The influencer pipeline was the most visible. Trump’s return to the White House emboldened a generation of hard-right livestreamers, commentators, and self-described citizen journalists who had spent years building audiences on platforms like Rumble and X. The administration responded to their loyalty with access. Influencers have embedded with ICE during immigration enforcement raids, been invited to White House briefings, and have been handed binders purportedly containing documents related to Jeffrey Epstein. When mainstream outlets refused to comply with restrictive Pentagon press pool policies, the administration replaced them with right-wing influencers.

The effect has been mutually reinforcing. The administration has used influencers to sell its policies to younger audiences; influencers have used the government access to claim legitimacy and grow their platforms.

The ideological stakes are not trivial. At an October 2025 White House roundtable on Antifa, right-wing provocateur Andy Ngo urged the administration to designate anti-fascist groups as foreign terrorist organizations. Trump asked the room whether they agreed, then said, “Let’s get it done.” The State Department followed through in November, designating four left-wing groups as foreign terrorist organizations.

The report also notes the way antisemitism moved from the fringes of the right to its mainstream in 2025, with a speed that has alarmed even prominent Republicans. Nick Fuentes, a white nationalist who has repeatedly praised Adolf Hitler and denied the Holocaust, saw his Rumble audience grow nearly fivefold during the year and reached one million followers on X. After Tucker Carlson hosted Fuentes for an interview that was viewed more than 20 million times, US Senator Ted Cruz said at a public event that he had “seen more antisemitism on the right than I had in my entire life” and warned the GOP faced an “existential crisis.” Longtime US Senator Lindsey Graham responded to the same controversy with a joke: “I’m in the ‘Hitler sucks’ wing of the Republican Party.”

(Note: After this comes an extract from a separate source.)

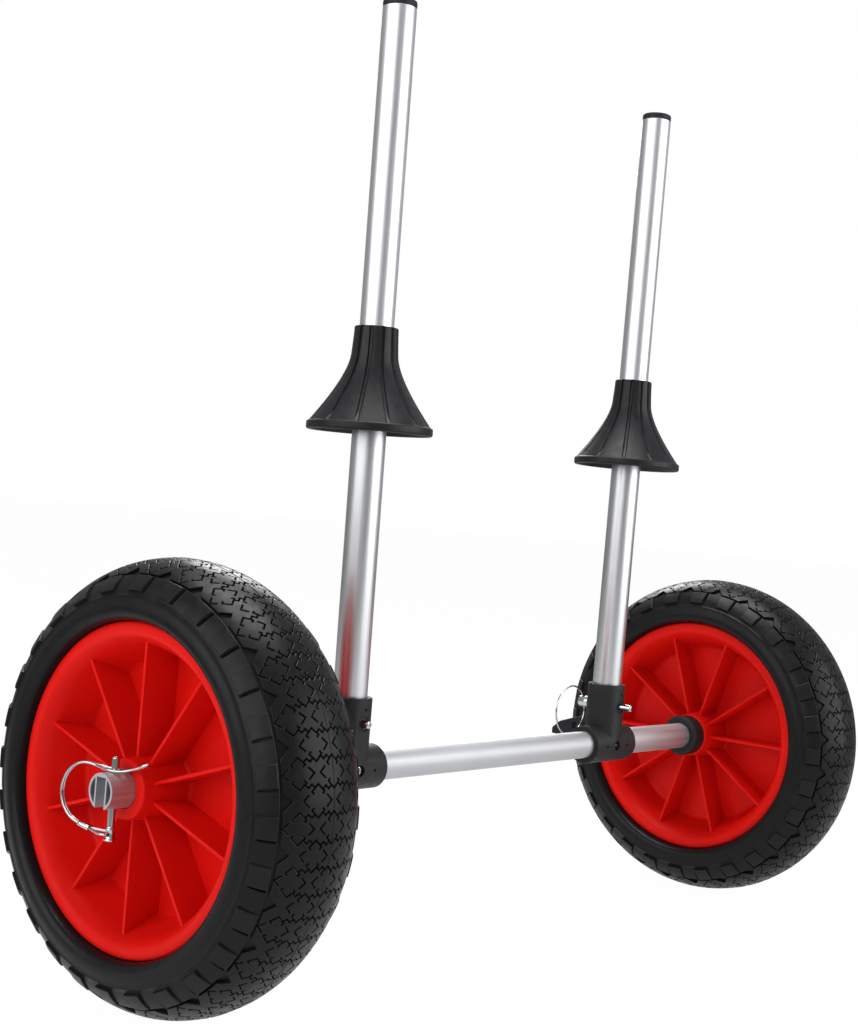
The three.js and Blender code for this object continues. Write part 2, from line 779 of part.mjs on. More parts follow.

Inside the Capitol, the SPLC documented a parallel process of institutionalization. Anti-immigrant and anti-LGBTQ organizations appeared at roughly one in 10 congressional hearings in 2025, a frequency surpassing most other outside interests. The Center for Immigration Studies, which SPLC classifies as a hate group, testified before House and Senate judiciary subcommittees at least eight times. The Alliance Defending Freedom, an anti-LGBTQ legal group, appeared at multiple committee hearings and met directly with members of the House Appropriations and Foreign Affairs committees. The Family Research Council similarly testified in December before the House Committee on Foreign Affairs. The report describes the strategy as “marketing hateful ideologies to policymakers through professional organizations.”

The SPLC also documented the financial infrastructure sustaining the movement, using the case of neo-Nazi publisher Andrew Anglin as its most instructive example. After a federal court awarded harassment target Tanya Gersh more than $14 million in damages, Anglin used cryptocurrency to evade collection.

Anglin moved at least $1 million in bitcoin since 2017 and is believed to have received more than $4.8 million from supporters between 2017 and 2021. In 2025, SPLC attorneys secured a freeze on one of Anglin’s wallets containing approximately $100,000, a partial but telling victory. The report’s conclusion on the matter is pointed: “Current regulation and law are not fully equipped to ensure that monetary judgments against the far right can be satisfied in civil rights cases.”

The Trump administration, meanwhile, has targeted the civil rights group behind the report. The SPLC currently faces charges of fraud in a federal case surrounding a paid informants program that it claims has ceased. The SPLC denies all charges.